Repeat everything in the material exactly.

========================

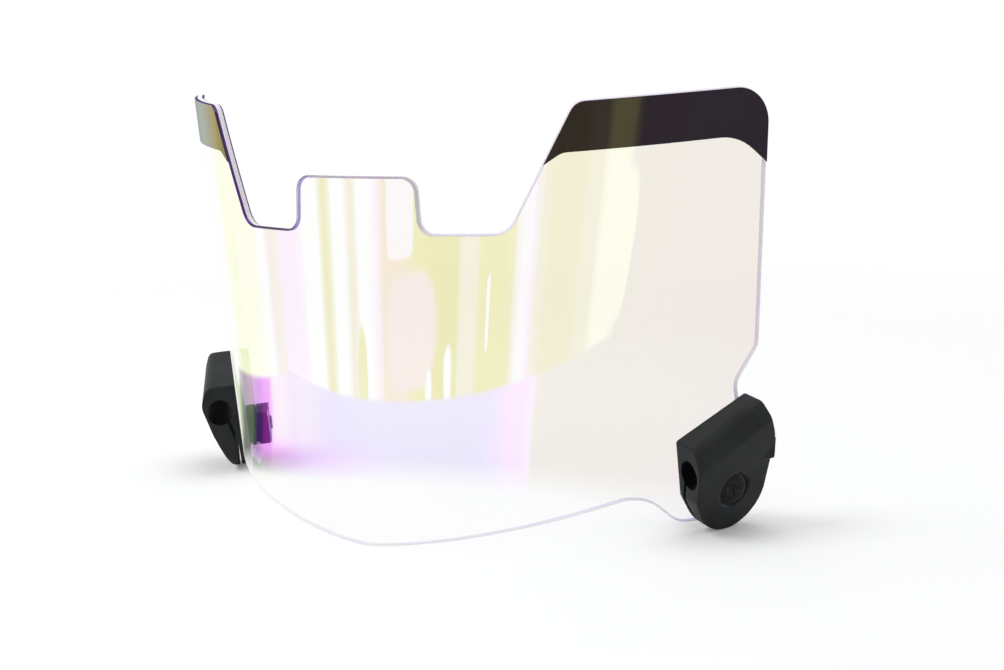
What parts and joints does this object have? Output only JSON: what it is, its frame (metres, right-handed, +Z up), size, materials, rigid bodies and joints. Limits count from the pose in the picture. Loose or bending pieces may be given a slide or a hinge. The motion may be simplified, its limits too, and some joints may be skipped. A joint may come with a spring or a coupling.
{
  "type": "football visor",
  "caption": "Clear bent football visor with raised wings, a centre tab between notches and screw clips that clamp it to a face mask's bars",
  "frame": {"origin": "On the floor under the lens's middle line, half way between the visor's front and rear. The visor stands on the middle of its lower edge and on the feet of its clips", "axes": "+X to the wearer's left, -Y out of the front of the lens, +Z up"},
  "size_m": [0.2045, 0.069, 0.1265],
  "materials": {
    "clear_lens": "clear coated polycarbonate, gloss",
    "black_print": "black ink film, gloss",
    "black_nylon": "moulded nylon, satin",
    "black_steel": "black oxide steel, satin",
    "black_rubber": "matte rubber",
    "zinc_steel": "zinc plated steel, satin"
  },
  "bodies": {
    "lens_assembly": {"visor_lens": "clear_lens", "left_wing_band": "black_print", "left_outer_pad": "black_rubber", "left_lens_bush": "black_nylon", "left_inner_pad": "black_rubber", "left_nut_plate": "black_nylon", "left_square_nut": "zinc_steel", "right_wing_band": "black_print", "right_outer_pad": "black_rubber", "right_lens_bush": "black_nylon", "right_inner_pad": "black_rubber", "right_nut_plate": "black_nylon", "right_square_nut": "zinc_steel"},
    "left_clip": {"left_clip_body": "black_nylon"},
    "left_washer": {"left_screw_washer": "black_steel"},
    "left_screw": {"left_clamp_screw": "black_steel"},
    "right_clip": {"right_clip_body": "black_nylon"},
    "right_washer": {"right_screw_washer": "black_steel"},
    "right_screw": {"right_clamp_screw": "black_steel"}
  },
  "joints": [
    {"name": "left_clip_swivel", "type": "hinge", "parent": "lens_assembly", "child": "left_clip", "pos_m": [0.08601, 0.02295, 0.0134], "axis": [0.7907, -0.6067, -0.0817], "range_deg": [-25, 25]},
    {"name": "left_screw_travel", "type": "slide", "parent": "lens_assembly", "child": "left_washer", "axis": [0.7907, -0.6067, -0.0817], "range_m": [0, 0.0016]},
    {"name": "left_screw_turn", "type": "hinge", "parent": "left_washer", "child": "left_screw", "pos_m": [0.08601, 0.02295, 0.0134], "axis": [0.7907, -0.6067, -0.0817], "range_deg": [0, 720]},
    {"name": "right_clip_swivel", "type": "hinge", "parent": "lens_assembly", "child": "right_clip", "pos_m": [-0.08601, 0.02295, 0.0134], "axis": [-0.7907, -0.6067, -0.0817], "range_deg": [-35, 15]},
    {"name": "right_screw_travel", "type": "slide", "parent": "lens_assembly", "child": "right_washer", "axis": [-0.7907, -0.6067, -0.0817], "range_m": [0, 0.0016]},
    {"name": "right_screw_turn", "type": "hinge", "parent": "right_washer", "child": "right_screw", "pos_m": [-0.08601, 0.02295, 0.0134], "axis": [-0.7907, -0.6067, -0.0817], "range_deg": [0, 720]}
  ],
  "couplings": [
    {"joint": "left_screw_turn", "follows": "left_screw_travel", "rad_per_m": 7853.9},
    {"joint": "right_screw_turn", "follows": "right_screw_travel", "rad_per_m": 7853.9}
  ]
}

========================

Solution for this exercise:
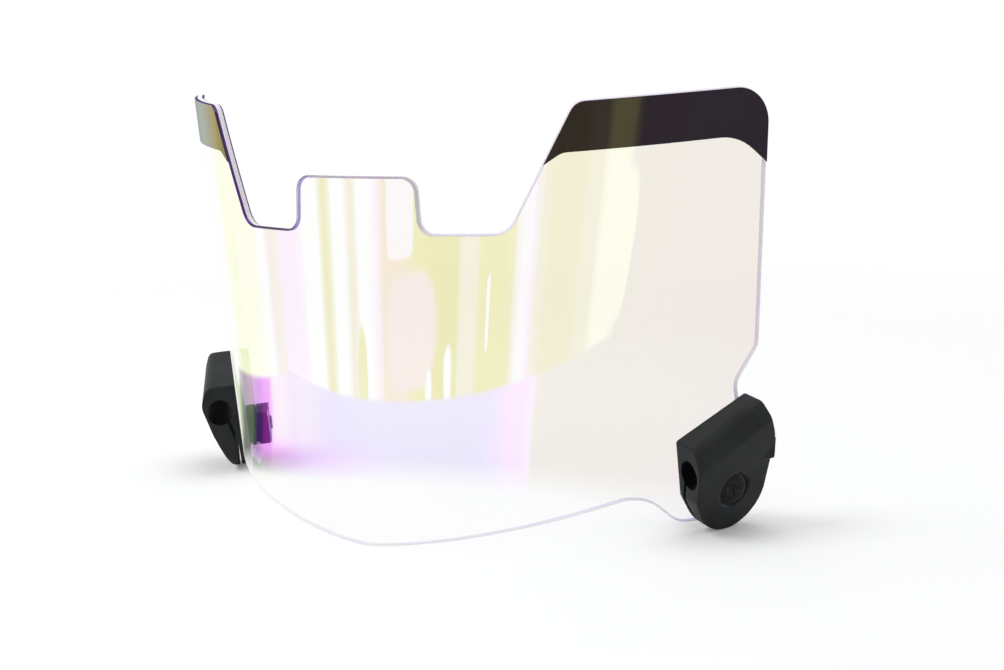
What parts and joints does this object have? Output only JSON: what it is, its frame (metres, right-handed, +Z up), size, materials, rigid bodies and joints. Limits count from the pose in the picture. Loose or bending pieces may be given a slide or a hinge. The motion may be simplified, its limits too, and some joints may be skipped. A joint may come with a spring or a coupling.
{
  "type": "football visor",
  "caption": "Clear bent football visor with raised wings, a centre tab between notches and screw clips that clamp it to a face mask's bars",
  "frame": {"origin": "On the floor under the lens's middle line, half way between the visor's front and rear. The visor stands on the middle of its lower edge and on the feet of its clips", "axes": "+X to the wearer's left, -Y out of the front of the lens, +Z up"},
  "size_m": [0.2045, 0.069, 0.1265],
  "materials": {
    "clear_lens": "clear coated polycarbonate, gloss",
    "black_print": "black ink film, gloss",
    "black_nylon": "moulded nylon, satin",
    "black_steel": "black oxide steel, satin",
    "black_rubber": "matte rubber",
    "zinc_steel": "zinc plated steel, satin"
  },
  "bodies": {
    "lens_assembly": {"visor_lens": "clear_lens", "left_wing_band": "black_print", "left_outer_pad": "black_rubber", "left_lens_bush": "black_nylon", "left_inner_pad": "black_rubber", "left_nut_plate": "black_nylon", "left_square_nut": "zinc_steel", "right_wing_band": "black_print", "right_outer_pad": "black_rubber", "right_lens_bush": "black_nylon", "right_inner_pad": "black_rubber", "right_nut_plate": "black_nylon", "right_square_nut": "zinc_steel"},
    "left_clip": {"left_clip_body": "black_nylon"},
    "left_washer": {"left_screw_washer": "black_steel"},
    "left_screw": {"left_clamp_screw": "black_steel"},
    "right_clip": {"right_clip_body": "black_nylon"},
    "right_washer": {"right_screw_washer": "black_steel"},
    "right_screw": {"right_clamp_screw": "black_steel"}
  },
  "joints": [
    {"name": "left_clip_swivel", "type": "hinge", "parent": "lens_assembly", "child": "left_clip", "pos_m": [0.08601, 0.02295, 0.0134], "axis": [0.7907, -0.6067, -0.0817], "range_deg": [-25, 25]},
    {"name": "left_screw_travel", "type": "slide", "parent": "lens_assembly", "child": "left_washer", "axis": [0.7907, -0.6067, -0.0817], "range_m": [0, 0.0016]},
    {"name": "left_screw_turn", "type": "hinge", "parent": "left_washer", "child": "left_screw", "pos_m": [0.08601, 0.02295, 0.0134], "axis": [0.7907, -0.6067, -0.0817], "range_deg": [0, 720]},
    {"name": "right_clip_swivel", "type": "hinge", "parent": "lens_assembly", "child": "right_clip", "pos_m": [-0.08601, 0.02295, 0.0134], "axis": [-0.7907, -0.6067, -0.0817], "range_deg": [-35, 15]},
    {"name": "right_screw_travel", "type": "slide", "parent": "lens_assembly", "child": "right_washer", "axis": [-0.7907, -0.6067, -0.0817], "range_m": [0, 0.0016]},
    {"name": "right_screw_turn", "type": "hinge", "parent": "right_washer", "child": "right_screw", "pos_m": [-0.08601, 0.02295, 0.0134], "axis": [-0.7907, -0.6067, -0.0817], "range_deg": [0, 720]}
  ],
  "couplings": [
    {"joint": "left_screw_turn", "follows": "left_screw_travel", "rad_per_m": 7853.9},
    {"joint": "right_screw_turn", "follows": "right_screw_travel", "rad_per_m": 7853.9}
  ]
}